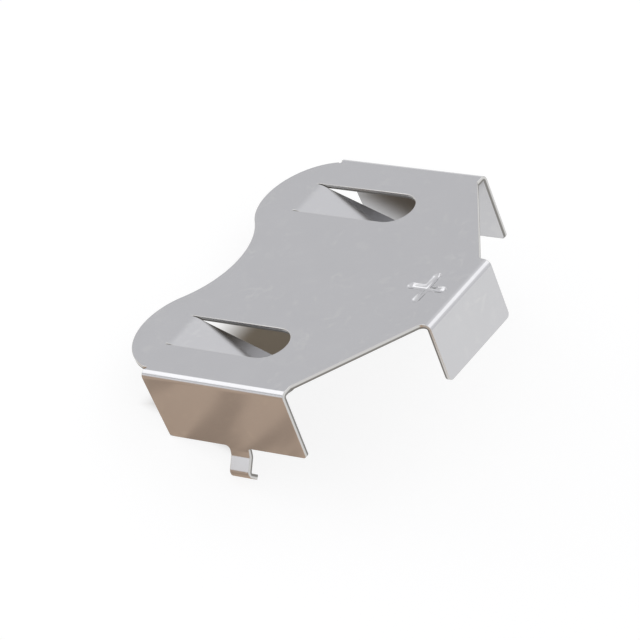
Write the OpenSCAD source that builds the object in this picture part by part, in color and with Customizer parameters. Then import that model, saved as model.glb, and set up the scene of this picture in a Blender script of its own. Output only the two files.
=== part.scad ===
// Coin cell holder of the one-piece retainer kind, for a 20 mm cell lying on a circuit board.
// One strip of spring metal is cut, pierced and folded. It has a flat plate over the cell, two
// side walls and a rear stop that hold the cell's rim, two lanced tongues that press on the
// cell's top, and a kinked leg under each side wall that snaps into a hole in the board.
//
// Millimetres. The origin is on the board, midway between the two legs and under the middle of
// the seated cell. +X runs toward the rear stop, so the cell goes in from -X. +Y is across the
// cell and +Z is away from the board.

/* [Cell and sheet] */
// Diameter of the coin cell
cell_d = 20; // [19.5:0.1:20.5]
// Play left across the cell between the side walls
cell_play = 0.4; // [0.2:0.05:0.6]
// Sheet thickness
sheet_t = 0.3; // [0.25:0.01:0.32]
// Inside radius of the square bends at the walls
bend_r = 0.1; // [0.08:0.01:0.2]

/* [Side walls] */
// Height of the plate's upper face above the board
body_h = 4.5; // [4.3:0.05:4.8]
// Length of each side wall
wall_len = 10.4; // [10:0.1:11]
// Reach of the side walls toward the cell's mouth, from the legs
wall_front = 5.4; // [5.2:0.1:5.8]
// Setback of each side wall's lower front corner
wall_rake = 0.35; // [0.2:0.05:0.6]
// Radius of the side walls' lower rear corners
wall_corner_r = 0.2; // [0.1:0.05:0.4]

/* [Rear stop] */
// Width of the rear stop
stop_w = 6.2; // [5.6:0.1:6.6]
// Gap between the rear stop and the board
stop_gap = 0.52; // [0.3:0.05:1]
// Radius of the rear stop's lower corners
stop_corner_r = 0.32; // [0.2:0.02:0.8]
// Slope of the two slanted rear edges away from the cell's path, in degrees
slant_a = 55; // [52:0.5:56]
// Fillet where each slanted edge runs into the rear stop's flank
stop_fillet_r = 0.4; // [0.3:0.05:0.6]
// Straight flank between that fillet and the rear bend
stop_flank = 0.1; // [0.05:0.01:0.2]

/* [Front lobes] */
// Radius of the two round front lobes
lobe_r = 3.9; // [3.7:0.05:3.95]
// Distance of each lobe's centre from the middle line
lobe_y = 6.2; // [6.15:0.05:6.3]
// Distance of the lobes' centres in front of the legs
lobe_x = 4.4; // [4.3:0.05:4.6]
// Radius of the hollow between the lobes, where a finger pushes the cell out
hollow_r = 5.7; // [5.2:0.1:6.2]
// Radius of the relief nicked in at the front end of each side bend
nick_r = 0.1; // [0.08:0.01:0.15]

/* [Spring tongues] */
// Distance of each tongue from the middle line
tongue_y = 6.45; // [6.3:0.05:6.6]
// Width of the window each tongue is cut from
window_w = 2.7; // [2.4:0.05:2.9]
// Distance behind the legs that the windows' round ends reach
window_end = 2.4; // [2:0.1:2.8]
// Distance in front of the legs at which the tongues start to bend
tongue_root = 5.5; // [5.3:0.05:5.7]
// Slope of the tongues under the plate, in degrees
tongue_slope = 22.5; // [20:0.5:24]
// Inside radius of the bend at the tongues' roots
tongue_bend_r = 0.9; // [0.6:0.1:1.2]
// Width of the cut between a tongue and its window
lance_gap = 0.06; // [0.04:0.01:0.1]

/* [Legs] */
// Width of each leg
leg_w = 1.4; // [1.2:0.05:1.6]
// Fillet on each side of a leg's root
leg_fillet_r = 0.25; // [0.15:0.05:0.25]
// Straight drop of a leg below the wall
leg_drop = 0.25; // [0.25:0.01:0.35]
// First outward turn of a leg, in degrees
leg_turn_1 = 12; // [8:1:14]
// Length of the short run after the first turn
leg_run_1 = 0.22; // [0.15:0.01:0.3]
// Second outward turn of a leg, in degrees
leg_turn_2 = 26; // [20:1:28]
// Length of the lead-out run down to the knee
leg_run_2 = 0.74; // [0.66:0.02:0.9]
// Inward turn at a leg's knee, in degrees
leg_turn_3 = 83; // [76:1:86]
// Length of the lead-in run below the knee
leg_run_3 = 0.52; // [0.45:0.01:0.65]
// Inside radius of the two outward turns
leg_bend_r = 0.28; // [0.2:0.02:0.4]

/* [Plus groove] */
// Length of each stroke of the pressed plus
plus_l = 2.7; // [2.4:0.1:3]
// Distance of the plus behind the legs
plus_x = 7.95; // [7.7:0.05:8.1]
// Radius of the rounded groove
plus_r = 0.35; // [0.25:0.05:0.4]
// Depth of the groove
plus_depth = 0.12; // [0.08:0.01:0.15]

/* [Hidden] */
$fn = 96;

bend_out = bend_r + sheet_t;                      // outside radius of the square bends
half_w = (cell_d + cell_play) / 2 + sheet_t;      // side walls' outer faces
flat_half = half_w - bend_out;                    // where the side bends start
wall_back = wall_len - wall_front;                // side walls' rear edges
stop_out = cell_d / 2 + sheet_t;                  // rear stop's outer face
stop_bend = stop_out - bend_out;                  // where the rear bend starts
stop_half = stop_w / 2;
bend_z = body_h - bend_out;                       // where the walls start below the bends

// arcs that blend into a neighbour cross it by this much, so the outline closes cleanly
blend = 0.002;

// each slanted edge would meet the rear stop's flank here, inside the fillet between them
fillet_x = stop_bend - stop_flank;
slant_x = fillet_x - stop_fillet_r * tan(slant_a / 2);
slant_y = min(flat_half, stop_half + (slant_x - wall_back) * tan(slant_a));

// the hollow's arc runs into both lobes without a corner
hollow_x = -lobe_x - sqrt(pow(lobe_r + hollow_r - blend, 2) - pow(lobe_y, 2));

// a tongue keeps the length it had in the flat sheet, less the cut round its tip
tongue_w = window_w - 2 * lance_gap;
tongue_arc = (tongue_bend_r + sheet_t / 2) * tongue_slope * PI / 180;
tongue_l = window_end + tongue_root - lance_gap - tongue_arc;

// runs of a leg's strip, each a straight length, then a turn (outward is plus) and its radius
LEG = [
    [leg_drop, leg_turn_1, leg_bend_r],
    [leg_run_1, leg_turn_2, leg_bend_r],
    [leg_run_2, -leg_turn_3, bend_r],
    [leg_run_3, 0, 0]
];

// half width and centre height of the groove's round tool
plus_half = sqrt(pow(plus_r, 2) - pow(plus_r - plus_depth, 2));
plus_z = body_h + plus_r - plus_depth;

retainer();

// ---- the folded strip

module retainer() {
    color([0.74, 0.74, 0.75])
    difference() {
        union() {
            plate();
            side();
            mirror([0, 1, 0]) side();
            rear_stop();
        }
        plus_stroke(0);
        plus_stroke(90);
    }
}

// flat plate with its lobes, slanted rear edges and two windows
module plate() {
    translate([0, 0, body_h - sheet_t])
    linear_extrude(sheet_t)
    difference() {
        plate_blank();
        window();
        mirror([0, 1]) window();
        for (s = [-1, 1])
            translate([-wall_front, s * (flat_half - nick_r)]) circle(nick_r);
    }
}

// everything folded down on the +Y side
module side() {
    side_bend();
    side_wall();
    leg();
    tongue();
}

// ---- outline of the plate

module plate_blank() {
    difference() {
        union() {
            polygon([
                [-wall_front, -flat_half], [wall_back, -flat_half], [wall_back, -slant_y],
                [slant_x, -stop_half], [stop_bend, -stop_half],
                [stop_bend, stop_half], [slant_x, stop_half],
                [wall_back, slant_y], [wall_back, flat_half], [-wall_front, flat_half]
            ]);
            fillet_fill();
            mirror([0, 1]) fillet_fill();
        }
        for (s = [-1, 1])
            translate([fillet_x, s * (stop_half + stop_fillet_r)])
                circle(stop_fillet_r + blend);
    }
    intersection() {
        front_lobes();
        translate([-lobe_x - lobe_r, -flat_half]) square([lobe_r + lobe_x, 2 * flat_half]);
    }
}

// two round lobes with the finger hollow between them
module front_lobes() {
    difference() {
        union() {
            for (s = [-1, 1]) translate([-lobe_x, s * lobe_y]) circle(lobe_r);
            polygon([[-lobe_x, -lobe_y], [hollow_x, 0], [-lobe_x, lobe_y]]);
        }
        translate([hollow_x, 0]) circle(hollow_r);
    }
}

// metal left in the inside corner between a slanted edge and the rear stop's flank
module fillet_fill() {
    polygon([
        [slant_x, stop_half], [fillet_x, stop_half],
        [fillet_x, stop_half + stop_fillet_r],
        [fillet_x - stop_fillet_r * sin(slant_a),
         stop_half + stop_fillet_r * (1 - cos(slant_a))]
    ]);
}

// long window with one round end, left open by the tongue
module window() {
    translate([-tongue_root, tongue_y - window_w / 2])
        square([window_end + tongue_root - window_w / 2, window_w]);
    translate([window_end - window_w / 2, tongue_y]) circle(window_w / 2);
}

// ---- side wall with its bend and leg

module side_bend() {
    translate([-wall_front, flat_half, bend_z])
    rotate([90, 0, 90])
    linear_extrude(wall_len) ring_part(bend_r, 0, 90);
}

module side_wall() {
    translate([0, half_w, 0])
    rotate([90, 0, 0])
    linear_extrude(sheet_t) {
        difference() {
            polygon([
                [-wall_front, bend_z], [wall_rake - wall_front, 0],
                [wall_back, 0], [wall_back, bend_z]
            ]);
            translate([wall_back, 0]) mirror([1, 0]) corner_cut(wall_corner_r);
        }
        // fillets at the leg's root
        translate([leg_w / 2, 0]) mirror([0, 1]) corner_cut(leg_fillet_r);
        translate([-leg_w / 2, 0]) rotate(180) corner_cut(leg_fillet_r);
    }
}

// leg splayed outward to a knee and turned back in, to snap into the board's hole
module leg() {
    translate([-leg_w / 2, half_w, 0])
    rotate([90, 0, 90])
    linear_extrude(leg_w) strip_run(LEG, 0);
}

// ---- rear stop with its bend

module rear_stop() {
    translate([stop_bend, stop_half, bend_z])
    rotate([90, 0, 0])
    linear_extrude(stop_w) ring_part(bend_r, 0, 90);

    translate([stop_out - sheet_t, 0, 0])
    rotate([90, 0, 90])
    linear_extrude(sheet_t)
    difference() {
        translate([-stop_half, stop_gap]) square([stop_w, bend_z - stop_gap]);
        translate([-stop_half, stop_gap]) corner_cut(stop_corner_r);
        translate([stop_half, stop_gap]) mirror([1, 0]) corner_cut(stop_corner_r);
    }
}

// ---- spring tongue, lanced from its window and bent down at the root

module tongue() {
    translate([-tongue_root, tongue_y, body_h - sheet_t - tongue_bend_r]) {
        translate([0, tongue_w / 2, 0])
        rotate([90, 0, 0])
        linear_extrude(tongue_w) ring_part(tongue_bend_r, 90 - tongue_slope, 90);

        rotate([0, tongue_slope, 0])
        translate([0, 0, tongue_bend_r])
        linear_extrude(sheet_t) {
            translate([0, -tongue_w / 2]) square([tongue_l - tongue_w / 2, tongue_w]);
            translate([tongue_l - tongue_w / 2, 0]) circle(tongue_w / 2);
        }
    }
}

// ---- plus mark, pressed in with a round-nosed tool

module plus_stroke(turn) {
    run = plus_l / 2 - plus_half;
    translate([plus_x, 0, plus_z])
    rotate([0, 0, turn]) {
        rotate([0, -90, 0]) cylinder(h = 2 * run, r = plus_r, center = true);
        for (s = [-1, 1]) translate([s * run, 0, 0]) rotate([90, 0, 0]) sphere(plus_r);
    }
}

// ---- shared shapes

// sector of a bent sheet's section between two directions, about its bend's centre
module ring_part(r_in, from, to) {
    r_out = r_in + sheet_t;
    intersection() {
        difference() {
            circle(r_out);
            circle(r_in);
        }
        polygon([
            [0, 0],
            [2 * r_out * cos(from), 2 * r_out * sin(from)],
            [2 * r_out * cos(to), 2 * r_out * sin(to)]
        ]);
    }
}

// what lies outside a rounded corner at the origin, in the first quarter
module corner_cut(r) {
    difference() {
        square(r);
        translate([r, r]) circle(r);
    }
}

// section of a strip that hangs from the origin with its outer face on x = 0
module strip_run(runs, i) {
    len_i = runs[i][0];
    turn = runs[i][1];
    r = runs[i][2];
    translate([-sheet_t, -len_i]) square([sheet_t, len_i]);
    if (turn > 0)
        translate([r, -len_i]) {
            ring_part(r, 180, 180 + turn);
            rotate(turn) translate([-r, 0]) strip_run(runs, i + 1);
        }
    if (turn < 0)
        translate([-sheet_t - r, -len_i]) {
            ring_part(r, turn, 0);
            rotate(turn) translate([sheet_t + r, 0]) strip_run(runs, i + 1);
        }
}
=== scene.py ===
"""Coin cell holder: one folded strip of nickel-plated spring metal, lying on a pale floor."""

import math

import bpy
import numpy as np
from mathutils import Matrix, Vector, geometry


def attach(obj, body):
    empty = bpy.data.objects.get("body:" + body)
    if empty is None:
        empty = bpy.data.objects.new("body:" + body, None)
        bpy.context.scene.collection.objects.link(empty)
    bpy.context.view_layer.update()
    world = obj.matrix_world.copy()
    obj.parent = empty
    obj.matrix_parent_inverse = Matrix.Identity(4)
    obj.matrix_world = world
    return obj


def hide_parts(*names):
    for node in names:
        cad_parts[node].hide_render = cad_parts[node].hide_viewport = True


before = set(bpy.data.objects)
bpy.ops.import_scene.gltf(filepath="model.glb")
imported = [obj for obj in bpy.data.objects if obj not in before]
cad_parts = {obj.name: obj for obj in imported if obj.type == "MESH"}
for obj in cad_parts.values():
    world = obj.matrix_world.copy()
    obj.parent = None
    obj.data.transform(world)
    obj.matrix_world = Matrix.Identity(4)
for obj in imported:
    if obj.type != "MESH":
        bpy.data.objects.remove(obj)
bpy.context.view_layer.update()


# ---- The strip, cut flat
# The real piece is one 0.3 mm spring strip, blanked in a press tool. Its outline holds the two
# round front lobes, the side walls with a leg each, the slanted rear edges and the rear stop.
# u runs along the finished X and v along Y. Sizes are in millimetres.

SHEET = 0.3
BODY_H = 4.5
BEND_R = 0.1
BEND_OUT = BEND_R + SHEET
BEND_LEN = math.pi / 2 * (BEND_R + SHEET / 2)
SIDE_BEND = 10.1
STOP_BEND = 9.9
WALL_DROP = BODY_H - BEND_OUT
WALL_FRONT, WALL_BACK, WALL_RAKE, WALL_CORNER = -5.4, 5.0, 0.35, 0.2
STOP_HALF, STOP_GAP, STOP_CORNER = 3.1, 0.52, 0.32
SLANT = math.radians(55)
SLANT_FILLET, FILLET_U = 0.4, 9.8
LOBE_R, LOBE_U, LOBE_V = 3.9, -4.4, 6.2
HOLLOW_R, NICK_R = 5.7, 0.1
LEG_HALF, LEG_FILLET = 0.7, 0.25
TONGUE_V, TONGUE_ROOT, TONGUE_SLOPE, TONGUE_R = 6.45, -5.5, 22.5, 0.9
WINDOW_HALF, WINDOW_END, LANCE = 1.35, 2.4, 0.06
CORNER = 0.06  # the small radius that a worn press tool leaves on a sharp corner

# each fold is a list of (straight run, turn in degrees, inside radius); outward turns are plus
SIDE_RUNS = [
    (0, -90, BEND_R),
    (WALL_DROP + 0.25, 12, 0.28),
    (0.22, 26, 0.28),
    (0.74, -83, BEND_R),
    (0.52, 0, 0),
]
STOP_RUNS = [(0, -90, BEND_R), (WALL_DROP - STOP_GAP, 0, 0)]
TONGUE_RUNS = [(0, -TONGUE_SLOPE, TONGUE_R), (20, 0, 0)]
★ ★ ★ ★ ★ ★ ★
Challenge: Give back, word for word, only the lines above from the line holding "the first quarter" to the line holding "for node in", both included.

Full output:
// what lies outside a rounded corner at the origin, in the first quarter
module corner_cut(r) {
    difference() {
        square(r);
        translate([r, r]) circle(r);
    }
}

// section of a strip that hangs from the origin with its outer face on x = 0
module strip_run(runs, i) {
    len_i = runs[i][0];
    turn = runs[i][1];
    r = runs[i][2];
    translate([-sheet_t, -len_i]) square([sheet_t, len_i]);
    if (turn > 0)
        translate([r, -len_i]) {
            ring_part(r, 180, 180 + turn);
            rotate(turn) translate([-r, 0]) strip_run(runs, i + 1);
        }
    if (turn < 0)
        translate([-sheet_t - r, -len_i]) {
            ring_part(r, turn, 0);
            rotate(turn) translate([sheet_t + r, 0]) strip_run(runs, i + 1);
        }
}
=== scene.py ===
"""Coin cell holder: one folded strip of nickel-plated spring metal, lying on a pale floor."""

import math

import bpy
import numpy as np
from mathutils import Matrix, Vector, geometry


def attach(obj, body):
    empty = bpy.data.objects.get("body:" + body)
    if empty is None:
        empty = bpy.data.objects.new("body:" + body, None)
        bpy.context.scene.collection.objects.link(empty)
    bpy.context.view_layer.update()
    world = obj.matrix_world.copy()
    obj.parent = empty
    obj.matrix_parent_inverse = Matrix.Identity(4)
    obj.matrix_world = world
    return obj


def hide_parts(*names):
    for node in names:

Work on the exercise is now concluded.